CAIRO Nov 4 When Muslim Brotherhood leader
Mohamed Mursi broke out of an Egyptian jail during Hosni
Mubarak's final days in office in 2011, he little thought he
would end up behind bars again.
Less than three years later, the deposed president's trial
for inciting violence, which starts on Monday, could land him in
prison for the rest of his life, or worse.
After decades of repression under Egyptian autocrats, the
Muslim Brotherhood won every election since a popular uprising
toppled Mubarak in 2011, eventually propelling Mursi to power.
The U.S.-trained engineer's victory in the country's first
free presidential election broke a tradition of domination by
men from the armed forces, which had provided every Egyptian
leader since the overthrow of the monarchy in 1952.
The euphoria that greeted the end of an era of presidents
who ruled like pharaohs did not last long.
Mursi promised a moderate Islamist agenda to steer Egypt
into a new democratic era where autocracy would be replaced by
transparent government that respected human rights and revived
the fortunes of a powerful Arab state long in decline.
The stocky, bespectacled Mursi told Egyptians he would
deliver an "Egyptian renaissance with an Islamic foundation".
Instead, he alienated millions who accused him of usurping
powers, imposing the Brotherhood's conservative brand of Islam
and mismanaging the economy, all of which he denied.
The son of a peasant farmer was something of an accidental
president, thrown into the race at the last moment by the
disqualification on a technicality of millionaire businessman
Khairat al-Shater, by far the group's preferred choice.

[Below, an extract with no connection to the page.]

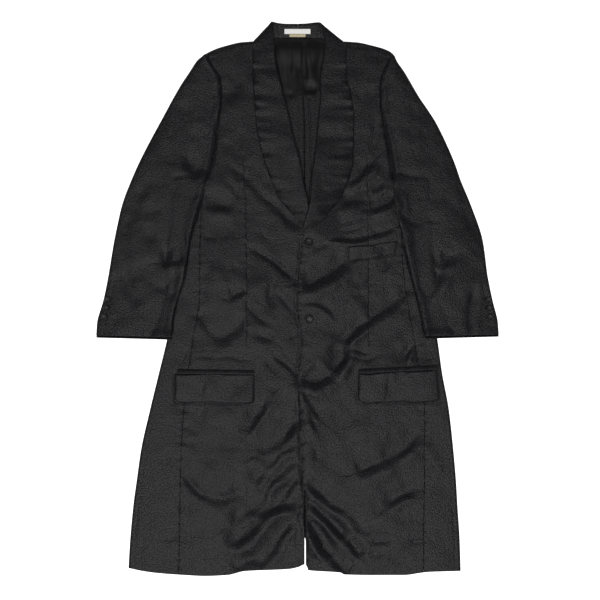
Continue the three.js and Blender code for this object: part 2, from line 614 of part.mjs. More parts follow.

Mursi is a civil engineer and lecturer with a doctorate from
the University of Southern California. He has spoken of a simple
childhood in a village in the Nile Delta province of Sharqia,
recalling how his mother taught him prayer and the Koran.
In power, Mursi made the cardinal mistake in Egyptian
politics; he alienated the military. The army chief that Mursi
appointed because he was known as a religious man, General Abdel
Fattah al-Sisi, eventually turned on him.
Detecting mass discontent in the streets, Sisi pushed Mursi
to reach compromises with his political opponents. He refused,
and reached out mainly to the Brotherhood and other Islamists.
A youth movement called Tamarud - "rebellion" in Arabic -
began a petition calling for Mursi to step down. Eventually
millions took to the streets demanding that he go.
Sisi, who was Mubarak's military intelligence chief,
appeared on television on July 3 to announce the end of Mursi's
troubled one-year presidency and plans for elections.
Mursi had cited fear of judgement day as one reason for
seeking the top office. He said: "We are worried that God will
ask us, on the Day of Reckoning: 'What did you do when you saw
that the nation was in need of sacrifice and effort?"
A severe security crackdown has since left Mursi's
Brotherhood in disarray. Riot police backed by army snipers
crushed Cairo protest camps calling for his reinstatement,
Top Brotherhood leaders have been rounded up, including the
group's supreme guide. Some fear the army-backed government will
bring back the iron-fisted rule of the Mubarak years, but most
Egyptians back Sisi.
Mursi, who has been held in an undisclosed location since
his arrest four months ago, now faces a day of reckoning in
court at the same police academy where Mubarak is on trial.